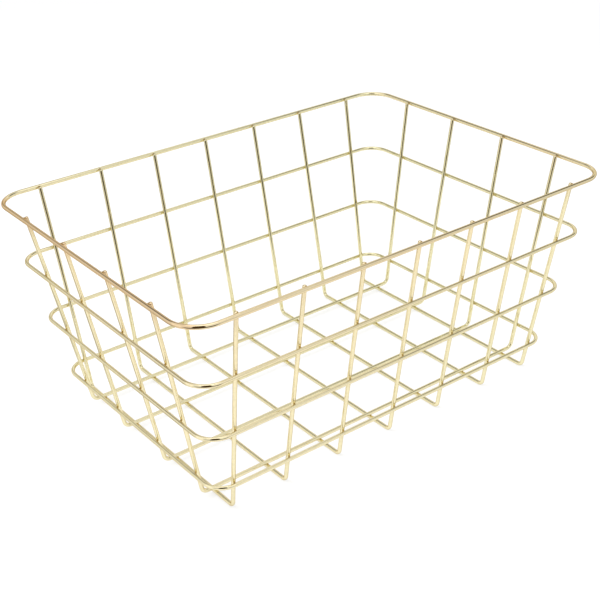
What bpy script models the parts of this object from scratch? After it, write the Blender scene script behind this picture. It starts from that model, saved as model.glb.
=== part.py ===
"""Wire storage basket: four rounded hoops around eleven U-shaped wires.

Every piece is one length of round steel wire. The cross wires run down a side wall,
over the floor and up the other side wall, and the lengthwise wires do the same between
the end walls. They stand inside the hoops and are spot-welded to them and, on the
floor, to each other.

Units are metres. X runs along the basket, Y across it and Z up. The origin is on the
surface that the basket stands on, under its middle.
"""
import math

import bmesh
import bpy
from mathutils import Vector

# Overall size
RIM_LENGTH = 0.400
RIM_WIDTH = 0.2865
RIM_HEIGHT = 0.180

# Distance between opposite walls where their wires bend into the floor
BASE_LENGTH = 0.3255
BASE_WIDTH = 0.212

# Wire diameters
RIM_WIRE = 0.0034
HOOP_WIRE = 0.0031
CROSS_WIRE = 0.0032
LENGTHWISE_WIRE = 0.0032

# Room left between two wires that are welded together
WELD_GAP = 0.0003

# Height of the lowest hoop's axis. The other two share the height up to the rim evenly.
LOWER_HOOP_HEIGHT = 0.0253

# Corner radii of the axes of the rim and of the hoops
RIM_CORNER_RADIUS = 0.0235
UPPER_CORNER_RADIUS = 0.0185
MIDDLE_CORNER_RADIUS = 0.0175
LOWER_CORNER_RADIUS = 0.0165

# Cross wires: how far the outermost pair stays back from the hoops' corners
CROSS_COUNT = 7
CROSS_SETBACK_AT_RIM = 0.0154
CROSS_SETBACK_AT_LOWER_HOOP = 0.0003
CROSS_BEND_RADIUS = 0.0045

# Lengthwise wires: the same. The middle pair shares the width at the rim evenly.
LENGTHWISE_COUNT = 4
LENGTHWISE_SETBACK_AT_RIM = 0.0273
LENGTHWISE_SETBACK_AT_LOWER_HOOP = 0.0138
LENGTHWISE_BEND_RADIUS = 0.0055

# How far the cut ends stay below the top of the rim, and the height of their rounding
TIP_DROP = 0.0006
TIP_ROUNDING = 0.0009

# Facets round a wire, steps in a bend and steps in a rounded end
WIRE_SIDES = 12
CORNER_STEPS = 8
BEND_STEPS = 6
ROUNDING_STEPS = 2

# Edges sharper than this stay sharp when the wires are shaded smooth
SHARP_EDGE_ANGLE = math.radians(50)

# Finish: pale gold plating
GOLD_COLOUR = (0.80, 0.66, 0.38, 1.0)
GOLD_ROUGHNESS = 0.16
GOLD_METALLIC = 1.0

# The hoops below the rim, from the top down
HOOPS = {
    "upper_hoop": UPPER_CORNER_RADIUS,
    "middle_hoop": MIDDLE_CORNER_RADIUS,
    "lower_hoop": LOWER_CORNER_RADIUS,
}

# Heights of the wires' axes, and of the tips of the cut ends
RIM_AXIS_HEIGHT = RIM_HEIGHT - RIM_WIRE / 2
HOOP_SPACING = (RIM_AXIS_HEIGHT - LOWER_HOOP_HEIGHT) / len(HOOPS)
TIP_HEIGHT = RIM_HEIGHT - TIP_DROP
CROSS_FLOOR_HEIGHT = CROSS_WIRE / 2
LENGTHWISE_FLOOR_HEIGHT = CROSS_WIRE + WELD_GAP + LENGTHWISE_WIRE / 2


class Wall:
    """One pair of opposite walls: how far their wires' axes are from the middle."""

    def __init__(self, rim_size, base_size, floor_height, wire):
        self.base_half = base_size / 2
        self.floor_height = floor_height
        self.wire = wire
        rim_half = (rim_size - RIM_WIRE) / 2
        out = rim_half - self.base_half
        up = RIM_AXIS_HEIGHT - floor_height
        # The wires lean out until they stand one weld gap inside the rim
        seat = (RIM_WIRE + wire) / 2 + WELD_GAP
        self.lean = math.atan2(out, up) - math.asin(seat / math.hypot(out, up))

    def wire_half(self, height):
        """Distance from the middle to the axis of the wall's wires."""
        return self.base_half + (height - self.floor_height) * math.tan(self.lean)

    def hoop_half(self, height):
        """Distance from the middle to the axis of a hoop that goes round the wires."""
        seat = (HOOP_WIRE + self.wire) / 2 + WELD_GAP
        return self.wire_half(height) + seat / math.cos(self.lean)


SIDE_WALLS = Wall(RIM_WIDTH, BASE_WIDTH, CROSS_FLOOR_HEIGHT, CROSS_WIRE)
END_WALLS = Wall(RIM_LENGTH, BASE_LENGTH, LENGTHWISE_FLOOR_HEIGHT, LENGTHWISE_WIRE)


def clear_scene():
    for obj in list(bpy.data.objects):
        bpy.data.objects.remove(obj, do_unlink=True)


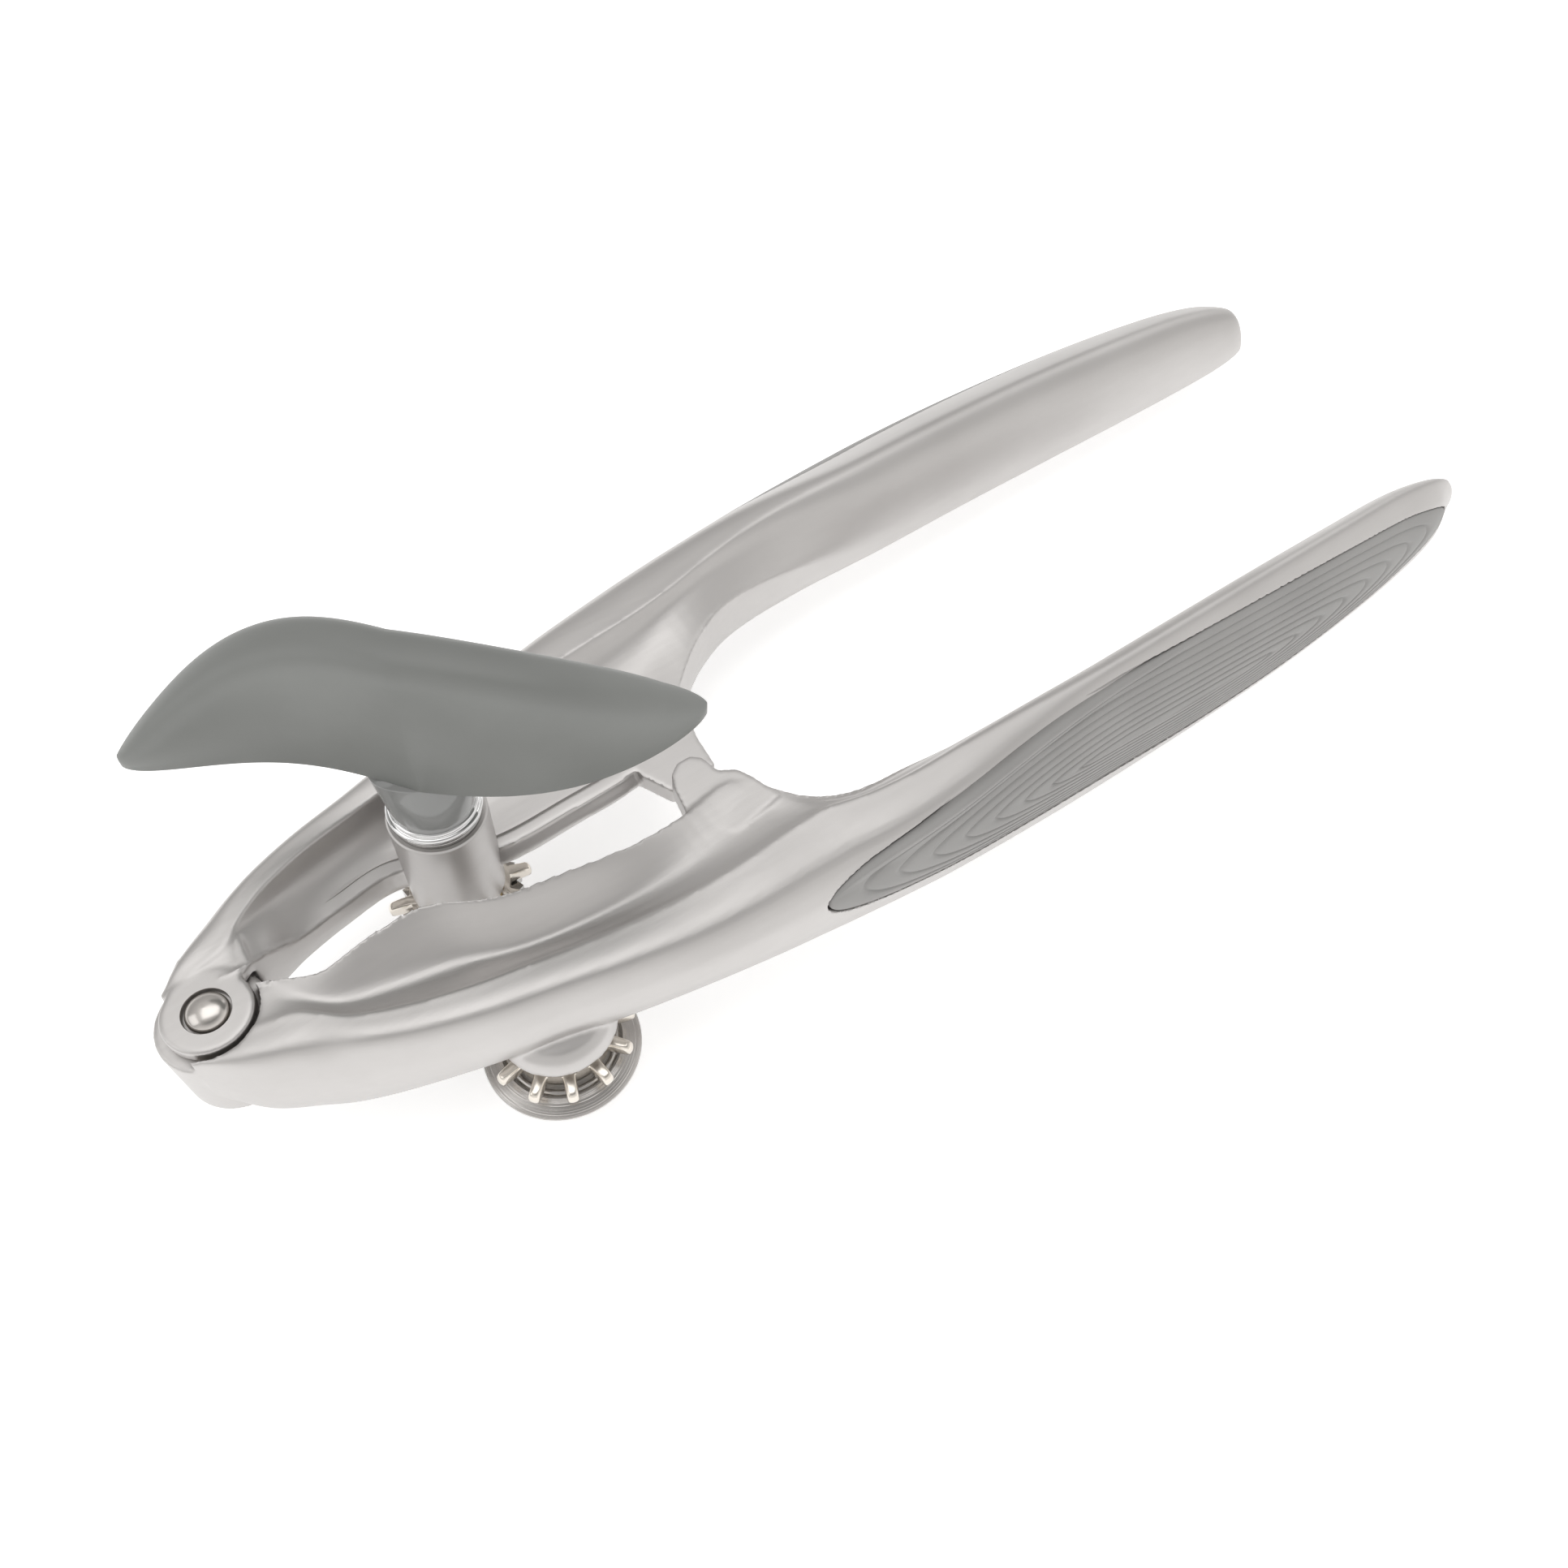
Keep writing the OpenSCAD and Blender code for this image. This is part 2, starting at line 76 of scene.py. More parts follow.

EXERCISE OBJECTIVE: Repeat all of the records above exactly as they appear.

OUTPUT FOR THIS TASK:
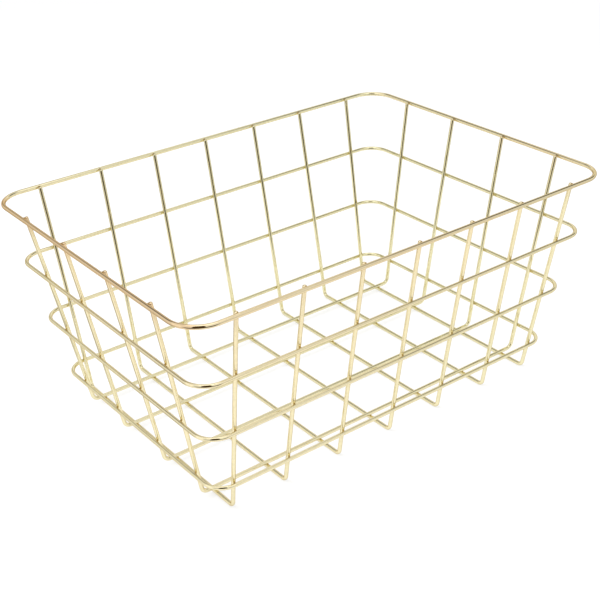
What bpy script models the parts of this object from scratch? After it, write the Blender scene script behind this picture. It starts from that model, saved as model.glb.
=== part.py ===
"""Wire storage basket: four rounded hoops around eleven U-shaped wires.

Every piece is one length of round steel wire. The cross wires run down a side wall,
over the floor and up the other side wall, and the lengthwise wires do the same between
the end walls. They stand inside the hoops and are spot-welded to them and, on the
floor, to each other.

Units are metres. X runs along the basket, Y across it and Z up. The origin is on the
surface that the basket stands on, under its middle.
"""
import math

import bmesh
import bpy
from mathutils import Vector

# Overall size
RIM_LENGTH = 0.400
RIM_WIDTH = 0.2865
RIM_HEIGHT = 0.180

# Distance between opposite walls where their wires bend into the floor
BASE_LENGTH = 0.3255
BASE_WIDTH = 0.212

# Wire diameters
RIM_WIRE = 0.0034
HOOP_WIRE = 0.0031
CROSS_WIRE = 0.0032
LENGTHWISE_WIRE = 0.0032

# Room left between two wires that are welded together
WELD_GAP = 0.0003

# Height of the lowest hoop's axis. The other two share the height up to the rim evenly.
LOWER_HOOP_HEIGHT = 0.0253

# Corner radii of the axes of the rim and of the hoops
RIM_CORNER_RADIUS = 0.0235
UPPER_CORNER_RADIUS = 0.0185
MIDDLE_CORNER_RADIUS = 0.0175
LOWER_CORNER_RADIUS = 0.0165

# Cross wires: how far the outermost pair stays back from the hoops' corners
CROSS_COUNT = 7
CROSS_SETBACK_AT_RIM = 0.0154
CROSS_SETBACK_AT_LOWER_HOOP = 0.0003
CROSS_BEND_RADIUS = 0.0045

# Lengthwise wires: the same. The middle pair shares the width at the rim evenly.
LENGTHWISE_COUNT = 4
LENGTHWISE_SETBACK_AT_RIM = 0.0273
LENGTHWISE_SETBACK_AT_LOWER_HOOP = 0.0138
LENGTHWISE_BEND_RADIUS = 0.0055

# How far the cut ends stay below the top of the rim, and the height of their rounding
TIP_DROP = 0.0006
TIP_ROUNDING = 0.0009

# Facets round a wire, steps in a bend and steps in a rounded end
WIRE_SIDES = 12
CORNER_STEPS = 8
BEND_STEPS = 6
ROUNDING_STEPS = 2

# Edges sharper than this stay sharp when the wires are shaded smooth
SHARP_EDGE_ANGLE = math.radians(50)

# Finish: pale gold plating
GOLD_COLOUR = (0.80, 0.66, 0.38, 1.0)
GOLD_ROUGHNESS = 0.16
GOLD_METALLIC = 1.0

# The hoops below the rim, from the top down
HOOPS = {
    "upper_hoop": UPPER_CORNER_RADIUS,
    "middle_hoop": MIDDLE_CORNER_RADIUS,
    "lower_hoop": LOWER_CORNER_RADIUS,
}

# Heights of the wires' axes, and of the tips of the cut ends
RIM_AXIS_HEIGHT = RIM_HEIGHT - RIM_WIRE / 2
HOOP_SPACING = (RIM_AXIS_HEIGHT - LOWER_HOOP_HEIGHT) / len(HOOPS)
TIP_HEIGHT = RIM_HEIGHT - TIP_DROP
CROSS_FLOOR_HEIGHT = CROSS_WIRE / 2
LENGTHWISE_FLOOR_HEIGHT = CROSS_WIRE + WELD_GAP + LENGTHWISE_WIRE / 2


class Wall:
    """One pair of opposite walls: how far their wires' axes are from the middle."""

    def __init__(self, rim_size, base_size, floor_height, wire):
        self.base_half = base_size / 2
        self.floor_height = floor_height
        self.wire = wire
        rim_half = (rim_size - RIM_WIRE) / 2
        out = rim_half - self.base_half
        up = RIM_AXIS_HEIGHT - floor_height
        # The wires lean out until they stand one weld gap inside the rim
        seat = (RIM_WIRE + wire) / 2 + WELD_GAP
        self.lean = math.atan2(out, up) - math.asin(seat / math.hypot(out, up))

    def wire_half(self, height):
        """Distance from the middle to the axis of the wall's wires."""
        return self.base_half + (height - self.floor_height) * math.tan(self.lean)

    def hoop_half(self, height):
        """Distance from the middle to the axis of a hoop that goes round the wires."""
        seat = (HOOP_WIRE + self.wire) / 2 + WELD_GAP
        return self.wire_half(height) + seat / math.cos(self.lean)


SIDE_WALLS = Wall(RIM_WIDTH, BASE_WIDTH, CROSS_FLOOR_HEIGHT, CROSS_WIRE)
END_WALLS = Wall(RIM_LENGTH, BASE_LENGTH, LENGTHWISE_FLOOR_HEIGHT, LENGTHWISE_WIRE)


def clear_scene():
    for obj in list(bpy.data.objects):
        bpy.data.objects.remove(obj, do_unlink=True)


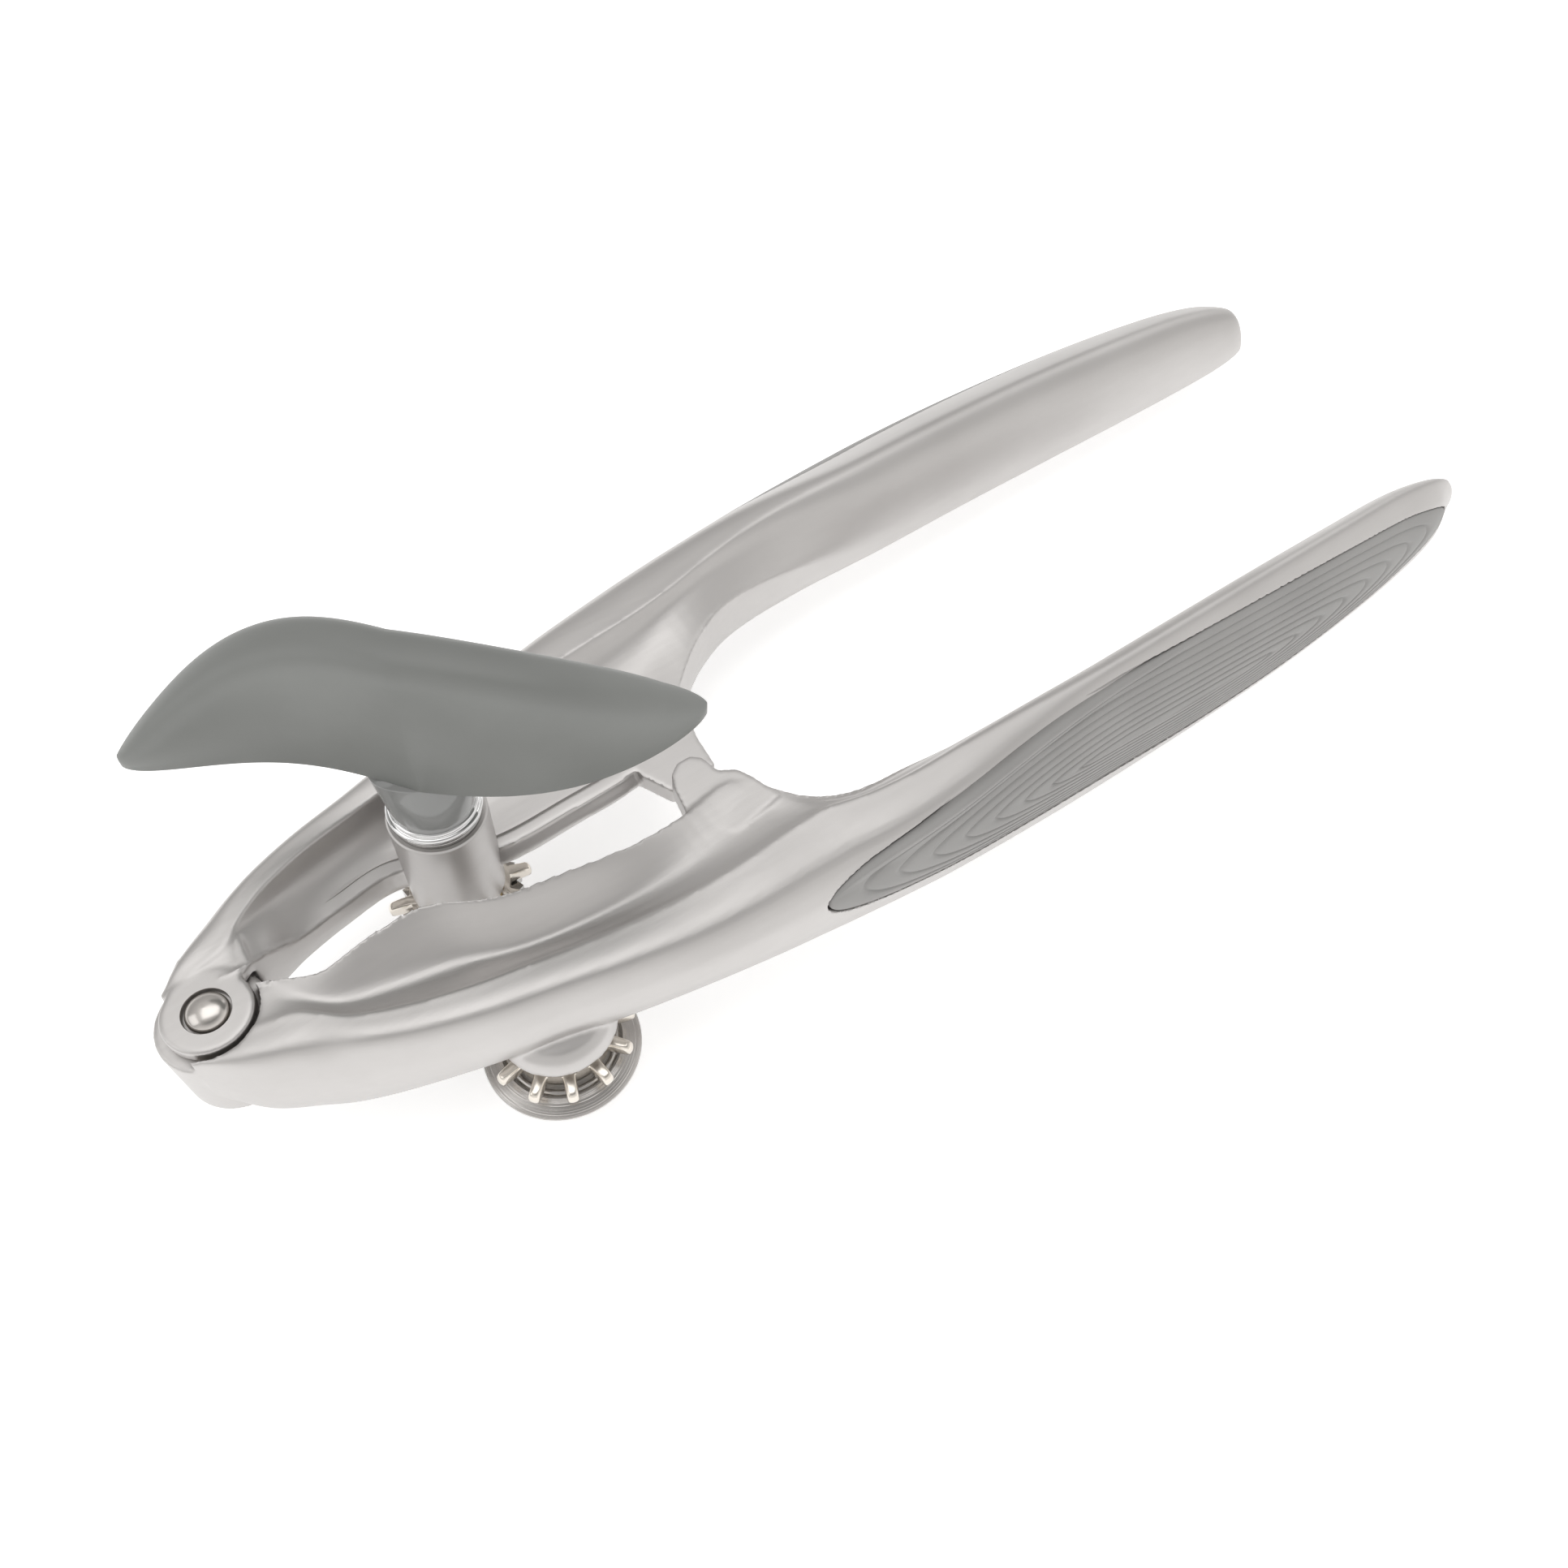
Keep writing the OpenSCAD and Blender code for this image. This is part 2, starting at line 76 of scene.py. More parts follow.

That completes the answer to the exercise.